Speaking on depth pushing the room forward, the program added a trio of quality freshmen on the line in defensive tackles Micah Pryor, Yamdry Hernandez and defensive end Brandon Gorham. “The transition is different from high school to college. You’re not the guy just yet, until you prove it. Those guys understand that, and they’re working for it,” Hawkins said when speaking of their growth as first-year members of the program. Pryor, a graduate from Greater Atlanta Christian in Georgia, has been developing both inside and outside in camp. Hernandez, whose nickname is “Taco”, has gained 15-20 pounds since his arrival to Newark from Atlantic City Institute of Technology. Gorham, who arrived from Arundel High School in Maryland, has been seeking assistance from the veteran leaders on the edges in Noah Mathews, Ethan Saunders, and Q’yaeir Price. “Those young guys are right on track. They have done a good job buying in and trying to learn, doing everything they can to get mental reps,” added Hawkins.

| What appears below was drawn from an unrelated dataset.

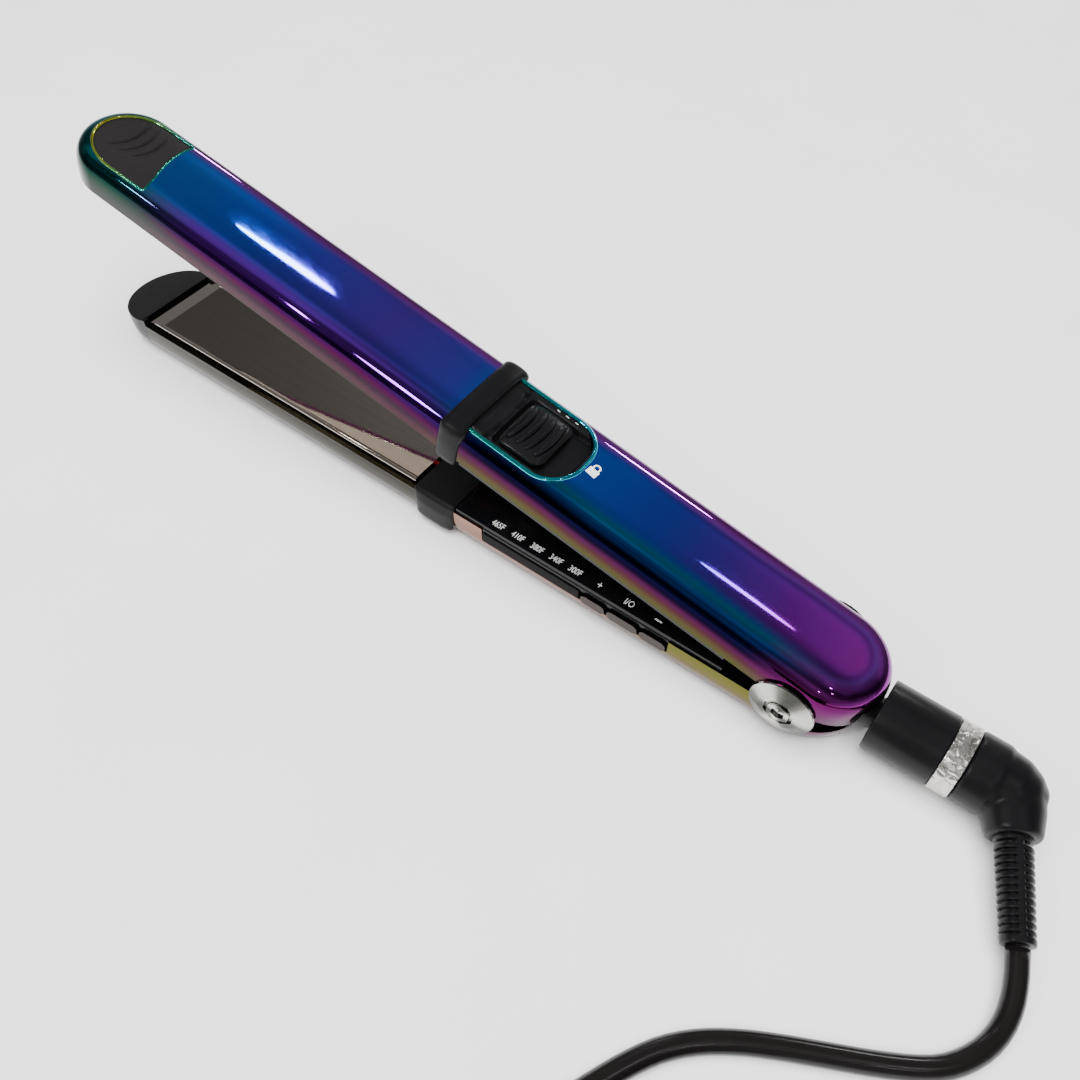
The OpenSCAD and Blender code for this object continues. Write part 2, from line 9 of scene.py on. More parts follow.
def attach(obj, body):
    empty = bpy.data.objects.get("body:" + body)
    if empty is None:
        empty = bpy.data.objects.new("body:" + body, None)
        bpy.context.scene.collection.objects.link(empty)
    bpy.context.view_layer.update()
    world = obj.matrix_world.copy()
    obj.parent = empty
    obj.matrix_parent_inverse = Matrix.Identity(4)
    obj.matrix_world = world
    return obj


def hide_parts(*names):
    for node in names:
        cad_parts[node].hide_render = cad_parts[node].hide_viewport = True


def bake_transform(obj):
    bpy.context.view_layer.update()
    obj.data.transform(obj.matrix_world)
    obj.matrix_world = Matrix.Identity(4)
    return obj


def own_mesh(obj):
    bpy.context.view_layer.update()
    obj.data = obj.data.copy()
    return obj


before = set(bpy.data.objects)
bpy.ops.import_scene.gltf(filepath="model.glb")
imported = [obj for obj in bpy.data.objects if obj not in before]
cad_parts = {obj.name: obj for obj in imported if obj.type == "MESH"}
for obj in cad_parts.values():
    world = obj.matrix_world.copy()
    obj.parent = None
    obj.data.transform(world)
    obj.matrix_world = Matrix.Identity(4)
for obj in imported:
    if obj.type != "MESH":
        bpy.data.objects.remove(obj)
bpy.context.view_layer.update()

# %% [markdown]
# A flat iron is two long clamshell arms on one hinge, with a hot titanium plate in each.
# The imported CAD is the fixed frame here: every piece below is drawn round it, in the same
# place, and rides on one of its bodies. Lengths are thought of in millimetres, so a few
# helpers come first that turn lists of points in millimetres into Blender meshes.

# an arm: its height over the joint plane, half its width, the power of its rounded
# section, and the place of the upper tip
ARM_H, HALF, POWER = 12.4, 14.0, 4.57
TIP_X = -136.8
HINGE = np.array([100.0, 0.0, ARM_H])
OPEN = math.radians(10.7)


# %% [markdown]
# The camera is set first, at the height and the slant from which the iron is shown, and
# then the cord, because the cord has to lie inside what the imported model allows.

# %% Camera
EYE = (0.11862, -0.14245, 0.22096)


def make_camera():
    data = bpy.data.cameras.new("camera")
    data.sensor_width, data.lens = 36.0, 34.482
    cam = bpy.data.objects.new("camera", data)
    bpy.context.scene.collection.objects.link(cam)
    right = Vector((0.80700497, 0.58995389, 0.02640801))
    down = Vector((0.47962374, -0.62868174, -0.61214405))
    ahead = Vector((-0.34453453, 0.50666920, -0.79030518))
    turn = Matrix((right, -down, -ahead)).transposed()
    cam.matrix_world = Matrix.Translation(Vector(EYE)) @ turn.to_4x4()
    data.clip_start, data.clip_end = 0.01, 20
    bpy.context.scene.camera = cam
    return cam


camera = make_camera()
print("camera at", [round(x, 3) for x in camera.location])


# %% [markdown]
# Two makers of meshes do most of the work. One takes points in millimetres and faces. The
# other joins rings of points into a skin, closed round and capped when asked, which suits
# everything that is swept or turned: bands, boots, beads, cords.

# %% Mesh makers
def mesh_piece(name, points, faces, smooth=True):
    mesh = bpy.data.meshes.new(name)
    mesh.from_pydata([tuple(float(c) / 1000 for c in p) for p in points], [], faces)
    mesh.validate()
    mesh.polygons.foreach_set("use_smooth", [smooth] * len(mesh.polygons))
    mesh.update()
    obj = bpy.data.objects.new(name, mesh)
    bpy.context.scene.collection.objects.link(obj)
    return obj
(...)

“The biggest thing that we harp on in our room is you cannot be a selfish defensive lineman or pass rusher. One sack is not caused by just one person. There are a family of guys working together to build that uncomfortable pocket for the quarterback,” replied Hawkins when asked about running a positional group that rotates between almost every snap. “The guy that you’re out there competing against is the same guy cheering for you when you get a sack.”